Every mall, every strip mall, every corner store, they all have dental clinics in or next to them. Even the really poor neighborhoods, the kinds of neighborhoods where the taxi driver locks the doors as we drive through, have random hand-made signs leaning against their corrugated metal buildings indicating that inside can be found a dental clinic.
What... the... fuck?
I can understand the ubiquity of, say, coffee shops. Everybody drinks coffee. (Well, I don't, but I'm a statistical anomaly. For reasonable values of "everybody," everybody drinks coffee.) And it's not hard to mess up coffee. It's pretty straight-forward. There are machines that do it for you, all you need is some minimum wage register jockey to hand it to you. The same goes for, say, gas stations. They're everywhere, and for good reason. You can't mess it up. It's simple. It's, well, ubiquitous.
But dental clinics? Don't you want to go to some sort of specialist for that? Aren't those resources scarce? Coffee shops and gas stations are everywhere because people use them every day. How often do you people go to dental clinics? What procedures are being performed there?
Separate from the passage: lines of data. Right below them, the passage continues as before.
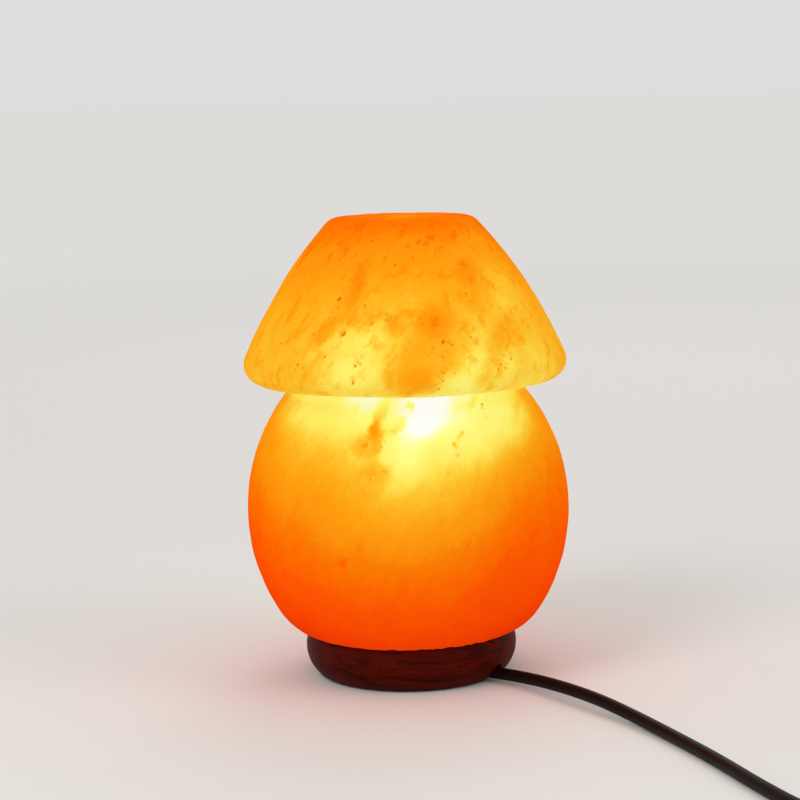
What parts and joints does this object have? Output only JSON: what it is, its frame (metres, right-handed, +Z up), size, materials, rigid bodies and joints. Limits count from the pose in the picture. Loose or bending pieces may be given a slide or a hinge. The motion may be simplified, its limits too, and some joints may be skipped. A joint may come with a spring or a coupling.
{
  "type": "table lamp",
  "caption": "Rock salt table lamp: a turned ball under a cone-shaped top on a dark wooden base, with a bulb inside, a cord with an in-line dimmer and a plug.",
  "frame": {"origin": "on the table, under the middle of the wooden base", "axes": "+Z up the lamp's axis, -Y towards its front, +X to the right seen from the front, where the cord leaves"},
  "size_m": [0.3526, 0.3158, 0.2],
  "materials": {
    "salt": "translucent rock salt, lit from inside, satin with pits and veins",
    "dark_wood": "dark stained wood with fine grain, satin lacquer",
    "zinc_steel": "zinc-plated steel",
    "plug_nylon": "grey nylon",
    "pad_rubber": "matte black rubber",
    "holder_plastic": "black heat-proof moulding",
    "contact_brass": "bright brass",
    "spring_steel": "plain spring steel strip",
    "core_wire": "insulated wire",
    "clear_glass": "clear thin glass",
    "cap_metal": "rolled thread, satin",
    "cap_insulator": "black glassy insulator",
    "filament_wire": "fine wire",
    "cord_skin": "black smooth cord skin, slight sheen",
    "dimmer_case": "black fine-textured moulding",
    "board_sheet": "brown board",
    "board_part": "small moulded parts",
    "knob_plastic": "black knurled moulding",
    "plug_plastic": "black soft moulding",
    "blade_brass": "bright plated brass"
  },
  "bodies": {
    "cord_set": {"holder_shell": "holder_plastic", "holder_cap": "holder_plastic", "grip_screw": "zinc_steel", "ring_nut": "holder_plastic", "thread_shell": "contact_brass", "centre_contact": "contact_brass", "terminal_block": "holder_plastic", "terminal_screws": "contact_brass", "core_leads": "core_wire", "spring_clip": "spring_steel", "lamp_cord": "cord_skin", "link_cord": "cord_skin", "plug_cord": "cord_skin", "cord_coil": "cord_skin", "dimmer_tray": "dimmer_case", "dimmer_cover": "dimmer_case", "dimmer_screws": "zinc_steel", "dimmer_board": "board_sheet", "potentiometer": "board_part", "dimmer_triac": "board_part", "dimmer_capacitor": "board_part", "dimmer_relief_in": "plug_plastic", "dimmer_relief_out": "plug_plastic", "plug_relief": "plug_plastic", "plug_body": "plug_plastic", "plug_pins": "blade_brass"},
    "lamp_body": {"salt_block": "salt", "wooden_base": "dark_wood", "base_screws": "zinc_steel", "wall_plugs": "plug_nylon", "foot_pads": "pad_rubber"},
    "bulb": {"bulb_glass": "clear_glass", "bulb_cap": "cap_metal", "bulb_insulator": "cap_insulator", "bulb_contact": "contact_brass", "bulb_stem": "clear_glass", "filament_supports": "filament_wire", "filament": "filament_wire"},
    "dimmer_dial": {"dimmer_knob": "knob_plastic", "pot_shaft": "cap_metal"}
  },
  "joints": [
    {"name": "lamp_lift", "type": "slide", "parent": "cord_set", "child": "lamp_body", "axis": [0, 0, 1], "range_m": [0, 0.135]},
    {"name": "bulb_unscrew", "type": "hinge", "parent": "cord_set", "child": "bulb", "pos_m": [0, 0, 0.085], "axis": [0, 0, 1], "range_deg": [0, 1440]},
    {"name": "dimmer_turn", "type": "hinge", "parent": "cord_set", "child": "dimmer_dial", "pos_m": [0.204, -0.137, 0.016], "axis": [0, 0, 1], "range_deg": [0, 270]}
  ]
}
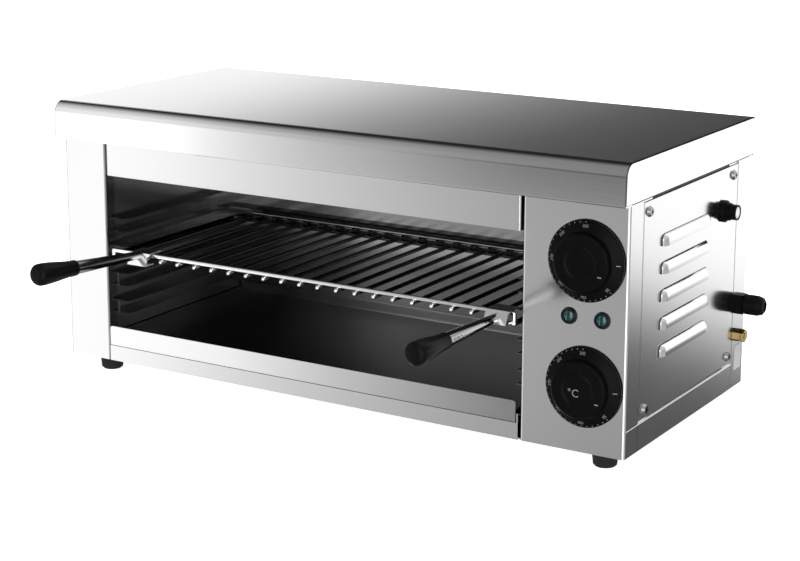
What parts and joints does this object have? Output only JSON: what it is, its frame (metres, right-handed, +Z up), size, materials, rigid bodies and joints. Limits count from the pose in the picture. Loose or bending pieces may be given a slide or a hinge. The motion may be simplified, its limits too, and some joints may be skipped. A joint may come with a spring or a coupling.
{
  "type": "electric salamander grill",
  "caption": "Table-top electric salamander grill with a bent sheet steel cabinet, a sliding wire rack with handles, a crumb tray and two thermostat dials.",
  "frame": {"origin": "middle of the whole outline seen from above, on the surface that the feet stand on", "axes": "+X to the right towards the controls, -Y to the front with the handles, +Z up"},
  "size_m": [0.6264, 0.4108, 0.265],
  "materials": {
    "satin_steel": "satin",
    "oven_steel": "satin",
    "bright_steel": "polished",
    "fibre": "matt",
    "element_steel": "oxidised",
    "zinc_steel": "zinc plated",
    "brass": "plain",
    "ceramic": "glazed",
    "switch_plastic": "matt",
    "copper": "plain",
    "black_plastic": "semi gloss",
    "green_lens": "gloss",
    "black_rubber": "matt",
    "plate_white": "satin",
    "chrome_wire": "polished",
    "sleeve_steel": "satin"
  },
  "bodies": {
    "cabinet": {"left_side_panel": "satin_steel", "back_panel": "satin_steel", "base_pan": "satin_steel", "control_panel": "satin_steel", "upper_fascia": "satin_steel", "service_panel": "satin_steel", "lid": "satin_steel", "oven_left_wall": "oven_steel", "oven_right_wall": "oven_steel", "oven_floor": "oven_steel", "left_runners": "oven_steel", "right_runners": "oven_steel", "oven_back_wall": "bright_steel", "oven_roof": "bright_steel", "heat_shield": "bright_steel", "insulation_board": "fibre", "heating_element_front": "element_steel", "heating_element_rear": "element_steel", "element_hangers": "zinc_steel", "thermostat_screws": "zinc_steel", "service_panel_screws": "zinc_steel", "case_screws": "zinc_steel", "foot_screws": "zinc_steel", "element_bushings": "brass", "bonding_stud": "brass", "bonding_nuts": "brass", "element_terminals": "ceramic", "terminal_block": "ceramic", "thermostat_upper": "switch_plastic", "thermostat_lower": "switch_plastic", "sensor_upper": "copper", "sensor_lower": "copper", "left_lamp_bezel": "black_plastic", "right_lamp_bezel": "black_plastic", "reset_thermostat": "black_plastic", "reset_collar": "black_plastic", "gland_body": "black_plastic", "gland_cap_nut": "black_plastic", "gland_locknut": "black_plastic", "left_lamp_lens": "green_lens", "right_lamp_lens": "green_lens", "gland_seal": "black_rubber", "foot_front_left": "black_rubber", "foot_front_right": "black_rubber", "foot_rear_left": "black_rubber", "foot_rear_right": "black_rubber", "rating_plate": "plate_white"},
    "rack": {"rack_frame": "chrome_wire", "rack_bars": "chrome_wire", "handle_brackets": "chrome_wire", "handle_sleeves": "sleeve_steel", "handle_grips": "black_plastic", "handle_tie_rods": "zinc_steel"},
    "crumb_tray": {"crumb_tray": "oven_steel"},
    "dial_upper": {"dial_upper": "black_plastic", "shaft_upper": "zinc_steel"},
    "dial_lower": {"dial_lower": "black_plastic", "shaft_lower": "zinc_steel"},
    "reset_button": {"reset_button": "black_plastic"}
  },
  "joints": [
    {"name": "rack_slide", "type": "slide", "parent": "cabinet", "child": "rack", "axis": [0, -1, 0], "range_m": [0, 0.17]},
    {"name": "tray_slide", "type": "slide", "parent": "cabinet", "child": "crumb_tray", "axis": [0, -1, 0], "range_m": [0, 0.18]},
    {"name": "upper_dial_turn", "type": "hinge", "parent": "cabinet", "child": "dial_upper", "pos_m": [0.2502, -0.06094, 0.1785], "axis": [0, 1, 0], "range_deg": [0, 270]},
    {"name": "lower_dial_turn", "type": "hinge", "parent": "cabinet", "child": "dial_lower", "pos_m": [0.2502, -0.06094, 0.07], "axis": [0, 1, 0], "range_deg": [0, 270]},
    {"name": "reset_press", "type": "slide", "parent": "cabinet", "child": "reset_button", "axis": [-1, 0, 0], "range_m": [0, 0.003], "stiffness_N_per_m": 400, "springref_m": -0.002}
  ]
}
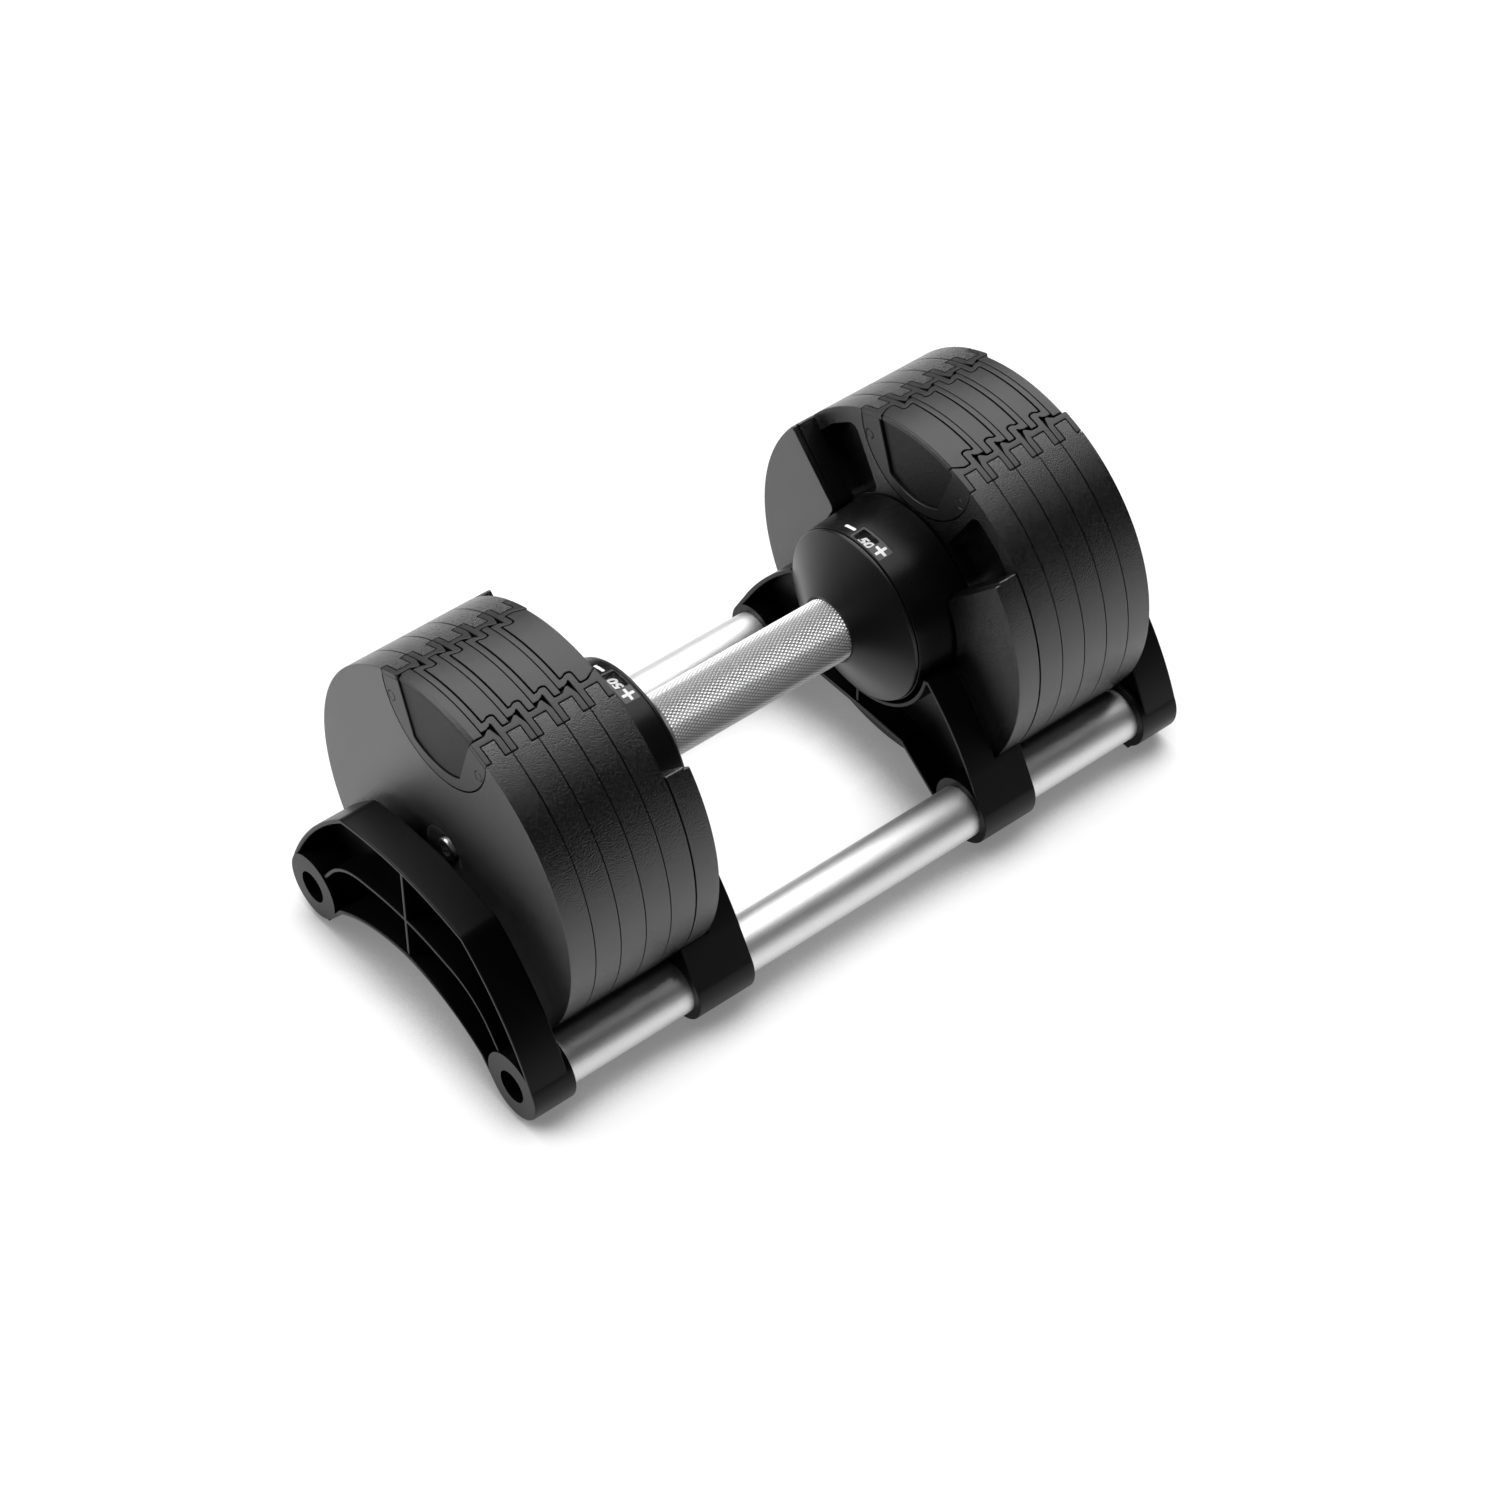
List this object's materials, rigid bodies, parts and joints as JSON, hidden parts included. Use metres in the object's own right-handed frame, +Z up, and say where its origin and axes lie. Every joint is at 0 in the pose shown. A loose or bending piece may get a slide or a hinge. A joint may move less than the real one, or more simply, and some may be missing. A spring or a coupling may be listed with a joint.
{
  "type": "adjustable dumbbell with cradle",
  "caption": "Adjustable dumbbell with round interlocking plates, a knurled twist grip and numbered hub windows, resting in a two-rail cradle with arched brackets.",
  "frame": {"origin": "on the ground under the middle of the handle", "axes": "+X along the handle, +Z up, the handle's axis 93.5 mm above the ground"},
  "size_m": [0.3896, 0.189, 0.1855],
  "materials": {
    "plate": "satin black coat, fine leather grain on the rims",
    "block": "satin moulded",
    "hub": "gloss",
    "lens": "gloss, dark tint",
    "cone": "satin",
    "bracket": "satin moulded",
    "tube": "satin anodised",
    "grip": "diamond knurled, bright",
    "bright_steel": "bright turned",
    "dark_steel": "oiled",
    "nylon": "natural",
    "rubber": "matt"
  },
  "bodies": {
    "cradle": {"end_bracket_right": "bracket", "saddle_bracket_right": "bracket", "tube_screw_front_right": "dark_steel", "foot_front_right": "rubber", "tube_screw_rear_right": "dark_steel", "foot_rear_right": "rubber", "end_bracket_left": "bracket", "saddle_bracket_left": "bracket", "tube_screw_front_left": "dark_steel", "foot_front_left": "rubber", "tube_screw_rear_left": "dark_steel", "foot_rear_left": "rubber", "cradle_tube_front": "tube", "cradle_tube_rear": "tube"},
    "dumbbell": {"weight_plate_1_right": "plate", "weight_plate_2_right": "plate", "weight_plate_3_right": "plate", "weight_plate_4_right": "plate", "weight_plate_5_right": "plate", "weight_plate_6_right": "plate", "interlock_block_1_right": "block", "interlock_block_2_right": "block", "interlock_block_3_right": "block", "interlock_block_4_right": "block", "interlock_block_5_right": "block", "hub_housing_right": "hub", "window_lens_right": "lens", "lock_spring_right": "bright_steel", "thrust_bush_right": "nylon", "weight_plate_1_left": "plate", "weight_plate_2_left": "plate", "weight_plate_3_left": "plate", "weight_plate_4_left": "plate", "weight_plate_5_left": "plate", "weight_plate_6_left": "plate", "interlock_block_1_left": "block", "interlock_block_2_left": "block", "interlock_block_3_left": "block", "interlock_block_4_left": "block", "interlock_block_5_left": "block", "hub_housing_left": "hub", "window_lens_left": "lens", "lock_spring_left": "bright_steel", "thrust_bush_left": "nylon", "core_tube": "dark_steel"},
    "handle": {"handle_cone_right": "cone", "number_ring_right": "cone", "handle_cone_left": "cone", "number_ring_left": "cone", "knurled_grip": "grip", "drive_sleeve": "nylon"},
    "rod_right": {"selector_rod_right": "bright_steel", "follower_pin_right": "dark_steel"},
    "rod_left": {"selector_rod_left": "bright_steel", "follower_pin_left": "dark_steel"},
    "pin_right": {"lock_pin_right": "dark_steel"},
    "pin_left": {"lock_pin_left": "dark_steel"}
  },
  "joints": [
    {"name": "lift", "type": "slide", "parent": "cradle", "child": "dumbbell", "axis": [0, 0, 1], "range_m": [0, 0.15]},
    {"name": "twist", "type": "hinge", "parent": "dumbbell", "child": "handle", "pos_m": [0, 0, 0.0935], "axis": [1, 0, 0], "range_deg": [-300, 0]},
    {"name": "rod_right", "type": "slide", "parent": "dumbbell", "child": "rod_right", "axis": [1, 0, 0], "range_m": [-0.069, 0]},
    {"name": "rod_left", "type": "slide", "parent": "dumbbell", "child": "rod_left", "axis": [1, 0, 0], "range_m": [0, 0.069]},
    {"name": "pin_right", "type": "slide", "parent": "dumbbell", "child": "pin_right", "axis": [0, 0, 1], "range_m": [0, 0.002], "stiffness_N_per_m": 600, "springref_m": -0.004, "deforming": ["lock_spring_right"]},
    {"name": "pin_left", "type": "slide", "parent": "dumbbell", "child": "pin_left", "axis": [0, 0, 1], "range_m": [0, 0.002], "stiffness_N_per_m": 600, "springref_m": -0.004, "deforming": ["lock_spring_left"]}
  ],
  "couplings": [
    {"joint": "rod_right", "follows": "twist", "m_per_rad": 0.013178},
    {"joint": "rod_left", "follows": "twist", "m_per_rad": -0.013178}
  ]
}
What is the market force which justifies the vast assortment of corner-store dental clinics?
Just to give you an idea of what I'm talking about... Imagine a local park. Just a standard park. Benches, a path or two, some trees, a kids' playground. You know, a park. In that park there may be a building of some sort. A simple, small, cinder block building. This is where the bathrooms are. Perhaps even a storage closet of some kind for the parks and recreation department to store tools and other implements for maintaining the park. For nicer parks there might even be a small office of some sort in that building.
There is a park near my hotel. It has such a building. That building contains, aside from the bathrooms and the storage closet and maybe a small office, a dental clinic. I'm not kidding. I'm not exaggerating. There is a dental clinic. In the park. By the bathrooms. With the homeless people. (Actually, I don't know if there are homeless people in this area. I just assume the presence of homeless people in a public restroom in a park.)
Why is this a thing?
(Side note: Did you know that one of the primary goals of Obamacare is to have a dental clinic in every public restroom? It's a brand new fact.)